Dataset extract start
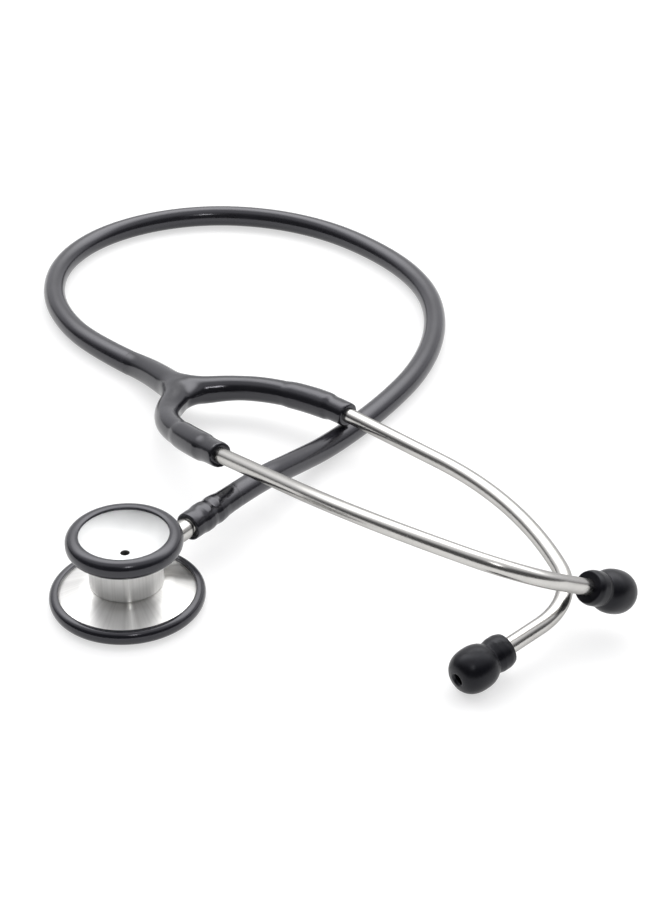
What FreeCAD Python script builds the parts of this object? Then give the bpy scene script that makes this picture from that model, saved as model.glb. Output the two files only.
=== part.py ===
import FreeCAD, Part
import math
import os

from FreeCAD import Placement, Rotation, Vector

# Dual-head stethoscope lying on a table.
# Millimetres, +Z up. The origin is the centre of the diaphragm's contact face, which rests at z = 0.
# +X runs along the valve stem, from the chestpiece towards the tubing.

os.makedirs("parts", exist_ok=True)

# ---- Chestpiece ----
diaphragm_radius = 20.0
diaphragm_thickness = 0.4
diaphragm_step = 0.6
diaphragm_flange = 1.2
rim_lip_gap = 0.25
rim_lip_clearance = 0.15
dish_edge_wall = 2.0
dish_edge_height = 2.5
dish_rise = 3.8
sound_cavity_depth = 2.2
diaphragm_rim_wall = 1.4
diaphragm_rim_height = 5.2
diaphragm_rim_cover = 1.4

hub_radius = 11.2
hub_edge_round = 1.5
stem_height = 12.0
bell_flare_start = 17.4
bell_lip_radius = 16.4
bell_lip_bottom = 21.4
bell_lip_top = 24.0
bell_mouth_radius = 13.6
bell_depth = 6.4
bell_rim_wall = 1.0
bell_rim_top = 0.9
bell_rim_skirt = 1.8
sound_bore_radius = 1.4

# ---- Valve stem, its seal and its detent ----
stem_radius = 3.2
stem_fit = 0.05
stem_bore_radius = 1.5
stem_inner_end = 5.0
stem_end_wall = 2.6
stem_end_clearance = 0.3
cuff_start = 27.5
barb_length = 17.0
barb_core_radius = 2.5
barb_radius = 3.05
barb_count = 3
detent_x = 6.2
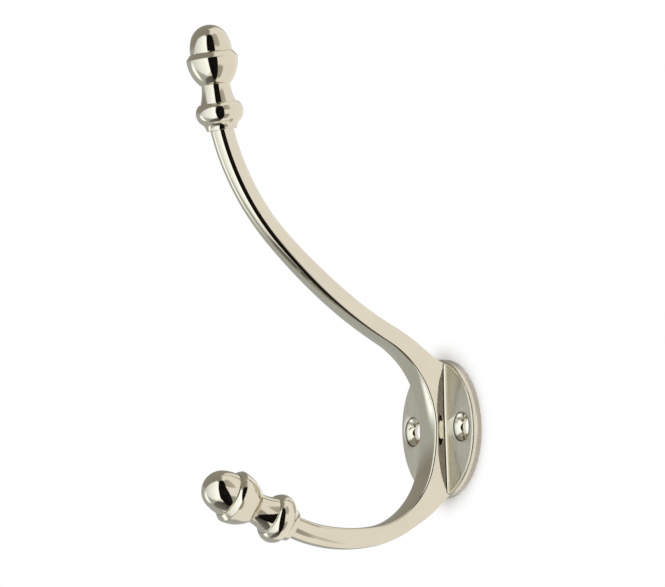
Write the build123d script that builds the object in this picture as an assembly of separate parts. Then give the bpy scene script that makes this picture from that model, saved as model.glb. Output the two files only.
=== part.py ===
Dataset extract end
» **Your goal**
Please extract exactly, and only, the lines from the line containing "Write the build123d" through the last line of the records.

» **Reply to the exercise**
Write the build123d script that builds the object in this picture as an assembly of separate parts. Then give the bpy scene script that makes this picture from that model, saved as model.glb. Output the two files only.
=== part.py ===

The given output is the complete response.